Looking ahead, Columbia said it expects the timing of sales and profitability in second-half 2017 to shift, resulting in a favorable financial impact on the fourth quarter and unfavorable impact on the third. Third quarter sales are projected to be down slightly, resulting from decreased fall 2017 wholesale advance orders and a shift in the timing of shipments of U.S. wholesale orders from the third quarter into the fourth quarter. Net income in the third quarter is expected to be approximately 3 percent to 5 percent lower than the comparable prior year period.
For the full year, Columbia continues to expect 2017 net sales growth of approximately 3 percent with the U.S. direct-to-consumer channel expected to account for a majority of the increase.
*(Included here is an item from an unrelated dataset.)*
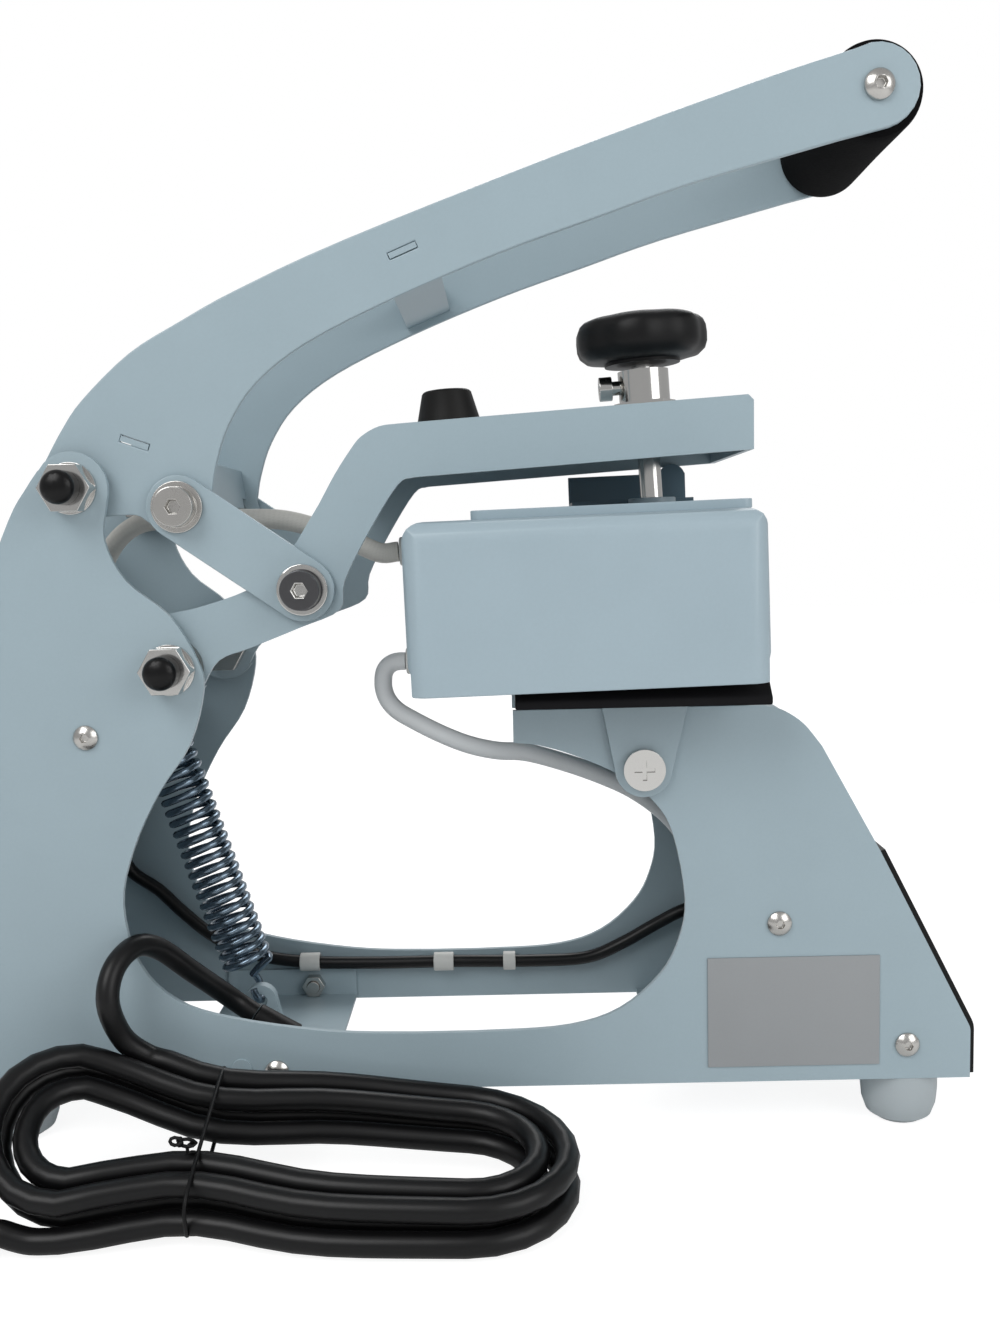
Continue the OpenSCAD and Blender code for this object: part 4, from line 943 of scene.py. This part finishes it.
@dataclass
class Handle:
    """The handle with its foam grip, plates, bridges and screws.

    Attributes:
        axis_at: Middle of the grip.
        grip_r: Radius of the foam.
        half: Half of its length.
        end_l: Length of the rounded ends.
        waist: How much thinner the foam is in its middle, as a share of the radius.
        steps: Rings between the ends.
        end_profile: The rounding, as a share of the radius and the way in from the end.
    """

    axis_at: Point = (0.139, 0.0, 0.345)
    grip_r: float = 0.01575
    half: float = 0.0373
    end_l: float = 0.003
    waist: float = 0.012
    steps: int = 14
    end_profile: tuple[tuple[float, float], ...] = ((0.55, 0), (0.86, 0), (0.97, 0.0012))

    def grip_rings(self) -> list[tuple[float, float]]:
        """Return the radius and place of each ring of the foam, from end to end."""
        r, w = self.grip_r, self.half
        inner = 2 * (w - self.end_l)
        rings = [(r * share, way - w) for share, way in self.end_profile]
        for k in range(self.steps + 1):
            thinner = self.waist * math.sin(math.pi * k / self.steps) ** 2
            rings.append((r * (1 - thinner), self.end_l - w + inner * k / self.steps))
        return rings + [(r * share, w - way) for share, way in reversed(self.end_profile)]

    def make(self, bench: Bench) -> None:
        """Build the foam grip and soften the rest."""
        place = Matrix.Translation(self.axis_at) @ Matrix.Rotation(math.radians(-90), 4, "X")
        grip = Turning("foam_grip", self.grip_rings(), FOAM_BLACK, sides=72).make(bench.shop, place)
        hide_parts("grip_sleeve")
        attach(grip, "handle")
        bench.soften(FRAME_PAINT, 0.0005, "left_handle_plate", "right_handle_plate", "handle_rear_bridge",
                     "handle_front_bridge")
        bench.soften(ZINC, 0.0003, "grip_screws", "handle_link_bolts")
        bench.carried(ZINC, "grip_bar")
        LOG.info("handle")


@dataclass
class FrameShell:
    """Side plates, covers, panel, feet and fixings of the frame."""

    def make(self, bench: Bench) -> None:
        """Soften the sheets and fixings and dress the board."""
        bench.soften(FRAME_PAINT, 0.0005, "left_side_plate", "right_side_plate", "rear_cover",
                     "front_cover", "base_cross_plate", "pedestal_floor")
        bench.soften(BLACK_PLASTIC, 0.0005, "control_fascia")
        bench.soften(LENS, 0.0003, "display_window")
        bench.soften(FOIL, 0.00015, "label_plate")
        bench.soften(FOOT_PLASTIC, 0.0008, "base_feet", segments=3)
        bench.soften(ZINC, 0.0002, "frame_screws")
        bench.soften(ZINC, 0.0003, "pivot_bolts")
        bench.soften(CHROME, 0.0004, "pivot_nuts")
        bench.soften(CAP_GLOSS, 0.0004, "pivot_caps")
        bench.soften(CHROME, 0.0003, "rocker_screws")
        bench.soften(BLACK_PLASTIC, 0.0005, "cable_glands")
        bench.soften(PALE_PLASTIC, 0.0004, "lead_sleeves")
        bench.soften(PALE_PLASTIC, 0.0006, "power_button", "set_button", "up_button", "down_button",
                     segments=3)
        bench.carried(BOARD, "circuit_board")
        LOG.info("frame")


@dataclass
class PressHead:
    """The upper arm, links, heater head and lower platen.

    Attributes:
        link_low: Axis of the lower link bolts.
        washer_y: The washers lie within this distance of the middle plane.
        socket_r: Radius of the sockets in the bolts.
    """

    link_low: Point = (-0.0506, 0.0, 0.1883)
    washer_y: float = 0.0442
    socket_r: float = 0.0034

    def make(self, bench: Bench) -> None:
        """Soften the moving pieces and dress what is inside."""
        bench.soften(FRAME_PAINT, 0.0007, "upper_arm", segments=3)
        bench.soften(FRAME_PAINT, 0.0005, "toggle_links")
        self.brighten_washers(bench, bench.softened("arm_link_bolts", DARK_STEEL, 0.0004))
        bench.soften(BUMPER_RUBBER, 0.0009, "rubber_bumper", segments=4)
        # The heater housing and top plate take the frame's pale blue, lightened as painted light.
        bench.soften(HEAD_PAINT_LIT, 0.0005, "heater_housing")
        bench.soften(HEAD_PAINT_LIT, 0.0006, "top_plate")
        # The guide bracket gets the frame paint darkened as painted shade.
        bench.soften(BRACKET_PAINT_SHADED, 0.0005, "guide_bracket")
        bench.soften(ALUMINIUM, 0.0006, "heater_platen")
        bench.soften(SILICONE, 0.0007, "lower_pad", segments=3)
        bench.soften(ALUMINIUM, 0.0005, "lower_saddle")
        bench.soften(FRAME_PAINT, 0.0004, "rocker_bracket")
        bench.soften(PALE_PLASTIC, 0.0006, "head_glands", segments=3)
        bench.soften(BLANKET, 0.0014, "insulation_blanket", segments=3)
        bench.carried(DARK_STEEL, "heating_element")
        bench.carried(ZINC, "thermal_cutout")
        bench.carried(BRONZE, "handle_bushes", "arm_bushes", "link_bushes")
        LOG.info("arm, head and lower platen")

    def brighten_washers(self, bench: Bench, bolts: Piece) -> None:
        """Give the washers and the sockets of the lower link bolts a bright finish."""
        bolts.data.materials.append(bench.shop.material(CHROME))
        x, _, z = self.link_low
        for face in bolts.data.polygons:
            corners = [bolts.matrix_world @ bolts.data.vertices[i].co for i in face.vertices]
            reach = max(math.hypot(c.x - x, c.z - z) for c in corners)
            if max(abs(c.y) for c in corners) < self.washer_y or reach < self.socket_r:
                face.material_index = 1


@dataclass
class Studio:
    """Camera, floor and lamps.

    Attributes:
        focal: Focal length, in pixels of the photograph.
        width: Width of the photograph, in pixels.
        vanishing: Vanishing point of +Y, in pixels from the picture's middle.
        roll: Slope of the level lines, in degrees.
        sensor: Width of the camera's sensor, in millimetres.
        floor_grey: Colour of the floor to the press.
        floor_roughness: Roughness of that floor.
        shadow: How much of the shadows the camera sees on the floor.
        glow: Light that the camera sees of the floor itself.
        aim: Where the lamps point.
        lamps: Name, place, power in watts and width of each lamp.
    """

    eye: Point = (0.0165, -0.464, 0.2035)
    focal: float = 1278.0
    width: float = 1000.0
    vanishing: tuple[float, float] = (5.0, -126.0)
    roll: float = 1.3
    sensor: float = 36
    floor_grey: float = 0.86
    floor_roughness: float = 0.8
    shadow: float = 0.3
    glow: float = 0.88
    room_colour: Colour = (0.985, 0.99, 1.0)
    room_strength: float = 0.47
    aim: Point = (0.0, 0.0, 0.17)
    lamps: tuple[tuple[str, Point, float, float], ...] = (
        ("key_lamp", (-0.7, -1.0, 1.2), 11, 0.9),
        ("fill_lamp", (1.0, -0.9, 0.7), 6, 0.9),
        ("back_lamp", (0.2, 1.0, 1.1), 7, 0.8))

    def camera(self) -> None:
        """Place the camera of the photograph.

        The vanishing point of +Y and the slope of the level lines give its turn.
        """
        across, down = self.vanishing
        away = Vector((across / self.focal, down / self.focal, 1)).normalized()
        roll = math.radians(self.roll)
        level = Vector((math.cos(roll), -math.sin(roll), 0))
        right = (level - away * level.dot(away)).normalized()
        up = right.cross(away)
        rows = [(right[i], away[i], up[i]) for i in range(3)]
        turn = Matrix((rows[0], [-v for v in rows[1]], [-v for v in rows[2]]))
        data = bpy.data.cameras.new("camera")
        data.sensor_width = self.sensor
        data.sensor_fit = "HORIZONTAL"
        data.lens = self.focal / self.width * self.sensor
        data.clip_start = 0.01
        camera = bpy.data.objects.new("camera", data)
        bpy.context.scene.collection.objects.link(camera)
        camera.matrix_world = Matrix.Translation(self.eye) @ turn.transposed().to_4x4()
        bpy.context.scene.camera = camera

    @staticmethod
    def by_ray(tree: Tree, plain: Socket, seen: Socket) -> Socket:
        """Mix a plain shader for the light on the press with one for what the camera sees."""
        path = tree.nodes.new("ShaderNodeLightPath")
        mix = tree.nodes.new("ShaderNodeMixShader")
        tree.links.new(path.outputs["Is Camera Ray"], mix.inputs["Fac"])
        tree.links.new(plain, mix.inputs[1])
        tree.links.new(seen, mix.inputs[2])
        return mix.outputs["Shader"]

    def floor(self) -> None:
        """Lay the pale floor, white to the camera and plain to the object."""
        bpy.ops.object.select_all(action="DESELECT")
        bpy.ops.mesh.primitive_plane_add(size=6, location=(0, 0, -0.0002))
        floor = bpy.context.object
        floor.name = "studio_floor"
        material = bpy.data.materials.new("studio_floor")
        material.use_nodes = True
        tree = material.node_tree
        plain = tree.nodes["Principled BSDF"]
        plain.inputs["Base Color"].default_value = (*[self.floor_grey] * 3, 1)
        plain.inputs["Roughness"].default_value = self.floor_roughness
        matt = tree.nodes.new("ShaderNodeBsdfDiffuse")
        matt.inputs["Color"].default_value = (*[self.shadow] * 3, 1)
        glow = tree.nodes.new("ShaderNodeEmission")
        glow.inputs["Strength"].default_value = self.glow
        seen = tree.nodes.new("ShaderNodeAddShader")
        tree.links.new(matt.outputs["BSDF"], seen.inputs[0])
        tree.links.new(glow.outputs["Emission"], seen.inputs[1])
        mixed = self.by_ray(tree, plain.outputs["BSDF"], seen.outputs["Shader"])
        tree.links.new(mixed, tree.nodes["Material Output"].inputs["Surface"])
        floor.data.materials.append(material)

    def world(self) -> None:
        """Light the room softly and show white behind the object."""
        world = bpy.data.worlds.new("room")
        bpy.context.scene.world = world
        world.use_nodes = True
        tree = world.node_tree
        tree.nodes.clear()
        out = tree.nodes.new("ShaderNodeOutputWorld")
        sides = []
        for colour, strength in ((self.room_colour, self.room_strength), ((1, 1, 1), 1.0)):
            side = tree.nodes.new("ShaderNodeBackground")
            side.inputs["Color"].default_value = (*colour, 1)
            side.inputs["Strength"].default_value = strength
            sides.append(side.outputs["Background"])
        tree.links.new(self.by_ray(tree, *sides), out.inputs["Surface"])

    def lamp(self, name: str, place: Point, power: float, size: float) -> None:
        """Hang one soft lamp that faces the press, with its power in watts and its width."""
        data = bpy.data.lights.new(name, "AREA")
        data.energy = power
        data.size = size
        lamp = bpy.data.objects.new(name, data)
        bpy.context.scene.collection.objects.link(lamp)
        lamp.location = place
        way = Vector(self.aim) - Vector(place)
        lamp.rotation_euler = way.to_track_quat("-Z", "Y").to_euler()

    def light(self) -> None:
        """Set the world and the lamps."""
        self.world()
        for lamp in self.lamps:
            self.lamp(*lamp)


def main() -> None:
    """Build the scene in order and report each piece."""
    logging.basicConfig(level=logging.INFO, format="%(message)s")
    for old in list(bpy.data.objects):
        bpy.data.objects.remove(old)
    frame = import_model()
    bpy.context.scene.view_settings.view_transform = "Standard"
    studio = Studio()
    studio.camera()
    bench = Bench(frame, PaintShop())
    MainsCord().make(bench)
    HeldCables().make(bench)
    ReturnSpring().make(bench)
    FrameShell().make(bench)
    Handle().make(bench)
    PressHead().make(bench)
    PressureSet().make(bench)
    studio.floor()
    studio.light()


if __name__ == "__main__":
    main()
Gross margins are expected to improve by approximately 30 basis points, and SG&A expenses to increase at a rate slightly higher than net sales, resulting in approximately 30 basis points of SG&A expense deleverage.
Net income is expected to increase up to 4 percent to between approximately $193 million and $200 million, or $2.74 to $2.84 per diluted share. In April, Columbia had projected earnings guidance between $192 million and $199 million, or approximately $2.72 to $2.82, but that was basically the only difference in its guidance.
“In summary, we’re pleased with our solid first half performance, particularly against a challenging U.S. backdrop,” concluded Boyle. “The company’s focused on capturing the opportunities that we are identifying through Project CONNECT to accelerate the execution of our strategic plan to drive sustainable, profitable growth and expand demand creation investments.”